Only one portion of the data is to be written out: from the line bearing "if shape.isNull() or" through the line bearing "in imported if". Write it exactly as it appears.

**** Data block

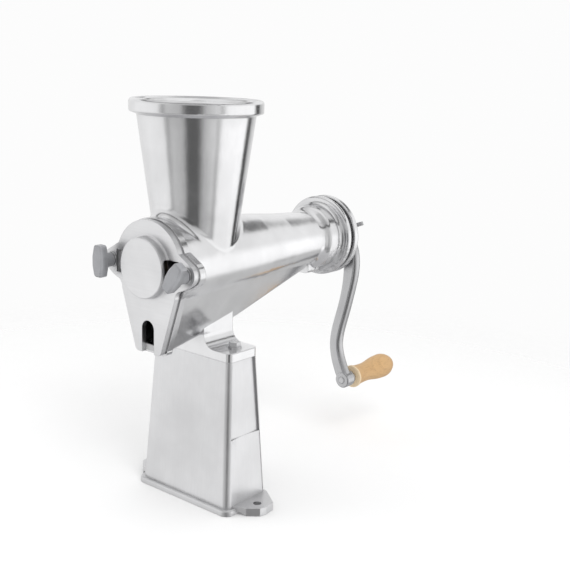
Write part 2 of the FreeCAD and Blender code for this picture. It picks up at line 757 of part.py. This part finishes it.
def saddle_bolts():
    """Two hexagon bolts through the foot plate and the stand's roof."""
    body = new_body("saddle_bolts", z=d.stand_height)
    seat = d.plate_thickness + 1
    places = [(side * d.saddle_bolt_x, d.saddle_bolt_y) for side, _ in SIDES]
    pad(body, "Heads", "top", seat, [hexagon(u, v, 10) for u, v in places], 4.2)
    depth = d.stand_wall + 8
    pad(body, "Shanks", "top", -depth, [(u, v, 3) for u, v in places], depth + seat)
    return body


def saddle_washers():
    body = new_body("saddle_washers", z=d.stand_height + d.plate_thickness - 0.5)
    loops = []
    for side, _ in SIDES:
        loops += [(side * d.saddle_bolt_x, d.saddle_bolt_y, r) for r in (6.5, 3.2)]
    pad(body, "Discs", "top", 0, loops, 1.5)
    return body


def saddle_nuts():
    body = new_body("saddle_nuts", z=d.stand_height - d.stand_wall)
    loops = []
    for side, _ in SIDES:
        place = (side * d.saddle_bolt_x, size(d.saddle_bolt_y))
        loops += [hexagon(*place, 10), (*place, 3)]
    pad(body, "Nuts", "top", -5, loops, 5)
    return body


# how far each knob's wings lean from upright when it is tight
KNOB_ANGLES = {"right": 35, "left": 0}


def knob_seat():
    """Where the knobs' washers end, in front of the cover."""
    return d.flange_y - d.gasket_thickness - d.cover_thickness - 1.6


def knob(side, name):
    """A moulded wing knob with a blind hole for its threaded insert."""
    body = new_body(f"knob_{name}", x=side * d.ear_x, y=knob_seat(), z=d.axis_height,
                    turn=Rotation(Vector(0, 1, 0), KNOB_ANGLES[name]))
    neck = -d.knob_neck_length
    end = neck - d.knob_head_thickness
    u, v = d.knob_half_width, d.knob_half_length
    wings = mirrored([
        (u * 0.42, -v), (u * 0.7, 1.6 - v, 3), (u, -v * 0.3), (u, v * 0.3),
        (u * 0.7, v - 1.6), (u * 0.42, v, 3),
    ])
    pad(body, "Wings", "front", end, [wings], d.knob_head_thickness)
    dress(body, "WingEdges", "Chamfer", 1.6, lambda p, e: abs(p.y - end.number) < 0.1)
    loop = [
        (0, 0), (0, d.knob_neck_radius - 1), (-0.5, d.knob_neck_radius - 0.5),
        (neck - 1, d.knob_neck_radius), (neck - 1, 0),
    ]
    turn(body, "Neck", "side", 0, loop, "H_Axis")
    insert = -(d.knob_neck_length + 3.5)
    hole = [(1, 0), (1, 5.6), (insert, 5.6), (insert, 4.4), (insert - 2, 4.4), (insert - 2, 0)]
    turn(body, "InsertHole", "side", 0, hole, "H_Axis", cut=True)
    return body


def knob_insert(side, name):
    return ring(f"knob_insert_{name}", side * d.ear_x, knob_seat() - d.knob_neck_length - 3.4,
                d.knob_neck_length + 3.4, 5.5, d.stud_radius + d.running_fit)


def knob_washer(side, name):
    return ring(f"knob_washer_{name}", side * d.ear_x, knob_seat() + 0.1, 1.4, 7.5,
                d.stud_radius + 0.4)


# The crank's centre line at rest as (across, drop, width), for a crank 168 long:
# out from the hub, down, back under it, and out again to the grip.
CRANK_CURVE = [
    (0, 0, 25), (14, 3, 23), (24, 14, 20), (28, 28, 18.5), (28, 44, 17), (25, 64, 15),
    (20, 86, 14.5), (14, 109, 14.5), (12, 127, 14.5), (16, 145, 15.5), (26, 166, 16),
]


def grip_place():
    angle = math.radians(d.crank_rest_angle.number)
    return d.crank_length * math.sin(angle), d.axis_height - d.crank_length * math.cos(angle)


def crank_arm():
    """A cast S-shaped arm in the plane of rotation, with a square-holed hub and a grip boss."""
    scale = d.crank_length.number / 168
    half_thick = d.crank_thickness.number / 2
    centre = [Vector(x, 0, -z) * scale for x, z, _ in CRANK_CURVE]
    line = Part.BSplineCurve()
    line.interpolate(centre)
    edges = ([], [])
    for point, (_, _, width) in zip(centre, CRANK_CURVE):
        along = line.tangent(line.parameter(point))[0]
        across = along.cross(Vector(0, 1, 0)) * width / 2
        edges[0].append(point + across)
        edges[1].append(point - across)
    curves = []
    for points in edges:
        curve = Part.BSplineCurve()
        curve.interpolate(points)
        curves.append(curve.toShape())
    caps = [Part.makeLine(edges[0][n], edges[1][n]) for n in (0, -1)]
    face = Part.Face(Part.Wire(Part.__sortEdges__(curves + caps)))
    bar = face.extrude(Vector(0, 2 * half_thick, 0))
    bar.translate(Vector(0, -half_thick, 0))
    long_edges = [e for e in bar.Edges if e.Length > 100]
    bar = bar.makeFillet(4.2, long_edges)
    along_y = Vector(0, 1, 0)
    hub = Part.makeCylinder(d.crank_hub_radius.number, 12, Vector(0, -6, 0), along_y)
    x, z = grip_place()
    end = Vector(x.number, -half_thick - 1, z.number - d.axis_height.number)
    boss = Part.makeCylinder(9, 2 * half_thick + 2, end, along_y)
    hub = hub.makeChamfer(1.5, [e for e in hub.Edges if len(e.Vertexes) == 1])
    boss = boss.makeChamfer(1, [e for e in boss.Edges if len(e.Vertexes) == 1])
    side = d.square_side.number + 0.2
    square = Part.makeBox(side, 20, side, Vector(-side / 2, -10, -side / 2))
    pin = Part.makeCylinder(d.pin_radius.number, 20, end - along_y, along_y)
    part = doc.addObject("Part::Feature", "crank_arm")
    part.Shape = bar.fuse([hub, boss]).cut([square, pin]).removeSplitter()
    part.Placement = Placement(Vector(0, d.crank_y.number, d.axis_height.number), Rotation())
    bind(part, "Placement.Base.y", d.crank_y)
    bind(part, "Placement.Base.z", d.axis_height)
    return part


def crank_washer():
    return ring("crank_washer", 0, d.crank_y + 6.1, 2, 12, d.stud_radius + 0.4)


def thumb_screw():
    """The winged screw that clamps the crank on the auger's square end."""
    body = new_body("thumb_screw", y=d.crank_y + 8.2, z=d.axis_height,
                    turn=Rotation(Vector(0, 1, 0), -24))
    loop = [
        (-22, 0), (-22, d.stud_radius - 0.8), (-21.2, d.stud_radius), (0, d.stud_radius),
        (0, 7), (1, 8), (7, 7.5), (10, 5, 3), (10, 0),
    ]
    turn(body, "Shank", "side", 0, loop, "H_Axis")
    wings = mirrored([
        (4, 1), (12, 2.5), (24, 7.5), (28.3, 12.5, 5), (24, 15.5, 3.5), (13, 9, -30), (5, 9),
    ])
    pad(body, "Wings", "top", -2, [wings], 4)
    return body


def grip_pin():
    x, z = grip_place()
    body = new_body("grip_pin", x=x, y=d.crank_y, z=z)
    front, back = -d.crank_thickness / 2 - 1, d.crank_thickness / 2 + 1
    r = d.pin_radius
    end = back + d.grip_gap + d.grip_length - 14
    loop = [
        (front - 1.2, 0), (front - 1.2, r - 1), (front, r), (end - 1, r), (end, r - 1), (end, 0),
    ]
    turn(body, "Pin", "side", 0, loop, "H_Axis")
    return body


def grip_washer():
    x, z = grip_place()
    start = d.crank_y + d.crank_thickness / 2 + 1
    return ring("grip_washer", x, start, 1.4, 8.5, d.pin_radius + 0.1, z=z)


def grip_lock_nut():
    x, z = grip_place()
    body = new_body("grip_lock_nut", x=x, y=d.crank_y + d.crank_thickness / 2 + 2.4, z=z)
    pad(body, "Nut", "front", 0, [hexagon(0, 0, 13), (0, 0, d.pin_radius)], 3.2)
    return body


def wood_grip():
    """The turned wooden grip, loose on its pin."""
    x, z = grip_place()
    start = d.crank_y + d.crank_thickness / 2 + 1 + d.grip_gap
    body = new_body("wood_grip", x=x, y=start, z=z)
    length, r = d.grip_length, d.grip_radius
    bore = d.pin_radius + 0.4
    loop = [
        (0, bore), (0, r - 2.2), (1.2, r - 1.2, -1.2), (4, r - 1.6, -8), (13, r - 3, 30),
        (36, r - 2.2, 90), (length * 0.75, r, -110), (length - 7, r - 3, -22),
        (length, 4, -11), (length, 0), (length - 11, 0), (length - 11, bore),
    ]
    turn(body, "Turned", "side", 0, loop, "H_Axis")
    return body


makers = [
    stand, press_head, cover_gasket, front_cover, front_bush, rear_bush, shaft_seal,
    thrust_washer, cover_studs, strainer_screen, auger, rear_cap, cap_screws, saddle_bolts,
    saddle_washers, saddle_nuts, crank_arm, crank_washer, thumb_screw, grip_pin, grip_washer,
    grip_lock_nut, wood_grip,
]
pieces = [make() for make in makers]
for side, name in SIDES:
    pieces += [knob(side, name), knob_insert(side, name), knob_washer(side, name)]
doc.recompute()
for item in doc.Objects:
    if {"Invalid", "Error"} & set(item.State):
        raise RuntimeError(f"{item.Name}: {item.State}")
os.makedirs("parts", exist_ok=True)
for piece in pieces:
    shape = piece.Shape
    if shape.isNull() or not shape.isValid() or not shape.Solids:
        raise RuntimeError(f"{piece.Label}: bad shape")
    shape.exportStep(f"parts/{piece.Label}.step")
    g = shape.CenterOfGravity
    print(f"{piece.Label:20s} solids {len(shape.Solids)} volume {shape.Volume / 1000:8.2f} cc "
          f"centre {g.x:7.1f} {g.y:7.1f} {g.z:7.1f}")
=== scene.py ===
import json
import math

import bpy
from mathutils import Matrix, Vector


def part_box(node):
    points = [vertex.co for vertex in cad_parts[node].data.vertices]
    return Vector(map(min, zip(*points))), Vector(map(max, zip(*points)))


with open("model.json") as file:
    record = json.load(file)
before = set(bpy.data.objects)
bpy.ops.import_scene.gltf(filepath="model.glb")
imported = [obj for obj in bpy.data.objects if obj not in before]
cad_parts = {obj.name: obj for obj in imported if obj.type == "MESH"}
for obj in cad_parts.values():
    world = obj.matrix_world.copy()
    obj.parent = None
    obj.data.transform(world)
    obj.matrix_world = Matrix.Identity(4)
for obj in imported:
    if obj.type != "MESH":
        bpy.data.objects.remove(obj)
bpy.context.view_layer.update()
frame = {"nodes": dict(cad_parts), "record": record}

NODES = frame["nodes"]
SLOT_OF = {s["node"]: s["material_slot"] for s in frame["record"]["subparts"]}


# ---------------------------------------------------------------- node helpers
class Tree:
    """Short calls for building a shader's nodes."""

    def __init__(self, tree):
        self.tree = tree

    def add(self, kind, settings=None, **inputs):
        node = self.tree.nodes.new(kind)
        for key, value in (settings or {}).items():
            setattr(node, key, value)
        for key, value in inputs.items():
            self.set(node, key.replace("_", " "), value)
        return node

    def set(self, node, key, value):
        socket = node.inputs[key]
        if isinstance(value, bpy.types.NodeSocket):
            self.tree.links.new(value, socket)
        else:
            socket.default_value = value

    def math(self, operation, a, b=0.0, c=0.0, clamp=False):
        node = self.tree.nodes.new("ShaderNodeMath")
        node.operation = operation
        node.use_clamp = clamp
        for socket, value in zip(node.inputs, (a, b, c)):
            if isinstance(value, bpy.types.NodeSocket):
                self.tree.links.new(value, socket)
            else:
                socket.default_value = value
        return node.outputs[0]

    def ramp(self, factor, stops, interpolation="LINEAR"):
        node = self.tree.nodes.new("ShaderNodeValToRGB")
        ramp = node.color_ramp
        ramp.interpolation = interpolation
        while len(ramp.elements) < len(stops):
            ramp.elements.new(0.5)
        for element, (at, colour) in zip(ramp.elements, stops):
            element.position = at
            if not isinstance(colour, (tuple, list)):
                colour = (colour, colour, colour)
            element.color = (*colour, 1)
        self.tree.links.new(factor, node.inputs[0])
        return node.outputs[0]

    def noise(self, where, scale, detail=4.0, roughness=0.5, distortion=0.0):
        node = self.add("ShaderNodeTexNoise", Scale=scale, Detail=detail,
                        Roughness=roughness, Distortion=distortion, Vector=where)
        return node.outputs["Fac"]

    def place(self, where, scale=(1, 1, 1), location=(0, 0, 0), rotation=(0, 0, 0)):
        node = self.add("ShaderNodeMapping", Scale=scale, Location=location,
                        Rotation=rotation, Vector=where)
        return node.outputs[0]

    def mix(self, factor, a, b, blend="MIX"):
        node = self.tree.nodes.new("ShaderNodeMix")
        node.data_type = "RGBA"
        node.blend_type = blend
        for name, value in (("Factor_Float", factor), ("A_Color", a), ("B_Color", b)):
            socket = next(s for s in node.inputs if s.identifier == name)
            if isinstance(value, bpy.types.NodeSocket):
                self.tree.links.new(value, socket)
            else:
                socket.default_value = value
        return next(s for s in node.outputs if s.identifier == "Result_Color")

    def bump(self, height, strength, distance, normal=None):
        node = self.add("ShaderNodeBump", Height=height, Strength=strength, Distance=distance)
        if normal is not None:
            self.set(node, "Normal", normal)
        return node.outputs[0]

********

* The response *
    if shape.isNull() or not shape.isValid() or not shape.Solids:
        raise RuntimeError(f"{piece.Label}: bad shape")
    shape.exportStep(f"parts/{piece.Label}.step")
    g = shape.CenterOfGravity
    print(f"{piece.Label:20s} solids {len(shape.Solids)} volume {shape.Volume / 1000:8.2f} cc "
          f"centre {g.x:7.1f} {g.y:7.1f} {g.z:7.1f}")
=== scene.py ===
import json
import math

import bpy
from mathutils import Matrix, Vector


def part_box(node):
    points = [vertex.co for vertex in cad_parts[node].data.vertices]
    return Vector(map(min, zip(*points))), Vector(map(max, zip(*points)))


with open("model.json") as file:
    record = json.load(file)
before = set(bpy.data.objects)
bpy.ops.import_scene.gltf(filepath="model.glb")
imported = [obj for obj in bpy.data.objects if obj not in before]
cad_parts = {obj.name: obj for obj in imported if obj.type == "MESH"}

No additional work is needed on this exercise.